Golden 1 Growing Pains for the Kings

Written By Mauricio Segura //  Photo: Golden Bay Times Graphics Dept.

OCT 28, 2025

     The Sacramento Kings began the 2025-26 season with a 1-2 record, and while it’s far too early to make sweeping judgments, three numbers from their first three games are sending serious warning signals. These aren’t random quirks; they hint at underlying issues that could hold this team back if they aren’t fixed soon.

The first glaring stat is 36.7 rebounds per game. That figure ties Sacramento for the worst mark in the league through the early slate of games, down sharply from last season’s average of about 44.2. The drop is significant, and one reason cited is Domantas Sabonis missing the opener with a hamstring issue. Even when healthy, though, the team has been consistently second best on the boards, being out-rebounded 148 to 110 across those first three games.

Rebounding isn’t flashy, but it wins games. Grabbing the glass denies opponents second chances and creates more for yourself. When you lose that battle, every possession starts at a disadvantage. Opponents pile up extra opportunities, and the Kings are constantly playing from behind before they even get a shot off.

The second concerning number centers around Sabonis again, this time in his playmaking role. Last season he averaged around six assists per game; the year before, it was over eight. Through the first three games of this season, that number has dropped to just two assists per game. The idea is to use Sabonis’s vision and passing ability to create offense, positioning him as the hub. On paper, it’s smart. In practice, if his teammates aren’t cutting sharply, moving off the ball, or hitting open looks, then the entire scheme collapses. Sabonis can only create so much without cooperation. When passes don’t lead to baskets, the team’s rhythm disappears and the half-court offense sputters.

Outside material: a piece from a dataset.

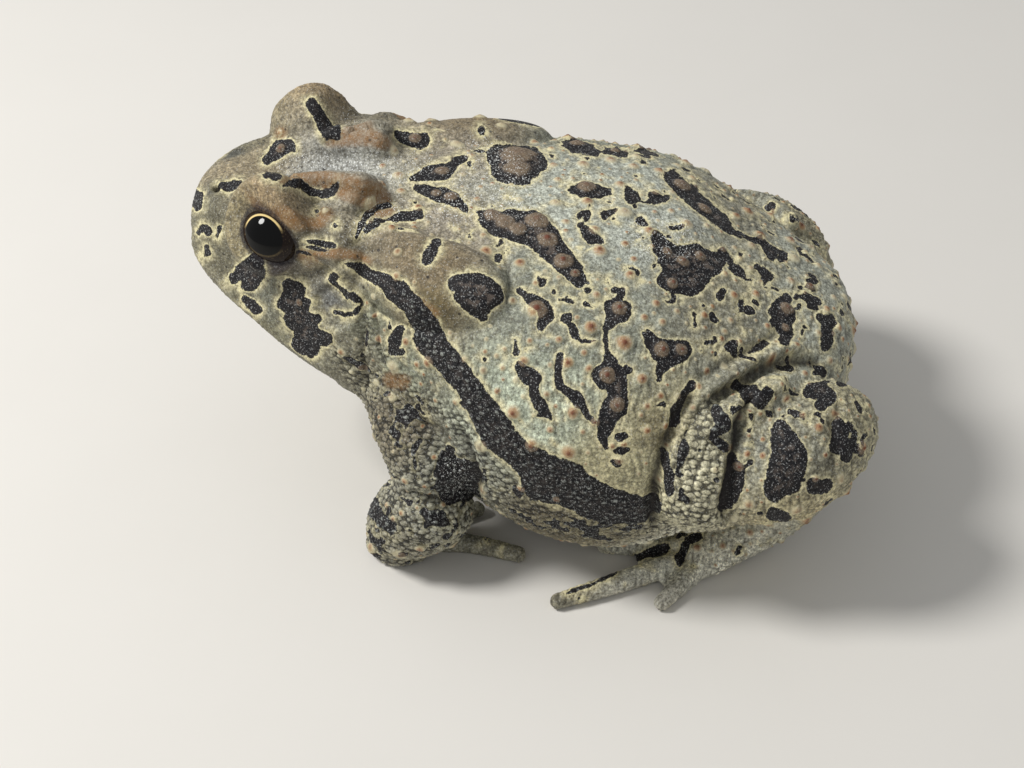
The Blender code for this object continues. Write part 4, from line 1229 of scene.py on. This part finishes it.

The third key number, however, offers a mix of good and bad. The Kings are shooting 41.4 percent from three-point range while holding opponents to 31.0 percent. Those are elite figures that show potential if they last. Early season shooting spikes are notoriously unreliable, and over time averages tend to even out. If Sacramento’s perimeter shooting holds steady, it will open up the floor and give the offense breathing room. But if the accuracy cools off, the Kings will lose the one area where they’ve been outperforming expectations.

Together, these three stats form a troubling triangle. Weak rebounding means fewer second-chance points and fewer fast-break chances. Reduced ball movement stalls the offense. And hot three-point shooting, while welcome, won’t mask fundamental flaws forever. The Kings don’t need perfection; they just need balance. When they protect the boards, keep the ball moving, and continue spacing the floor, they look like a playoff team. When one of those pillars collapses, everything else follows.

To be fair, it’s early. Three games in October don’t define a season. Injuries, lineup adjustments, and simple timing issues can distort early data. Sabonis missing the first game certainly didn’t help. But numbers like these tend to expose patterns, not coincidences. Sacramento’s rebounding struggles, declining assist numbers, and inconsistent rhythm are symptoms of something real, issues of chemistry, effort, and execution that can’t be ignored.

If the Kings want to flip the script, they’ll need to attack the boards with purpose, reestablish the crisp ball movement that made their offense hum in past seasons, and keep defenses honest with disciplined three-point shooting. The pieces are there; they just need to fit again.

The warning lights are flashing, but this isn’t panic time, it’s adjustment time. With Sabonis healthy, a talented rotation, and a coach who knows how to spark urgency, Sacramento can turn this around quickly. But they’ll need to act fast before those three numbers define something much worse than a slow start.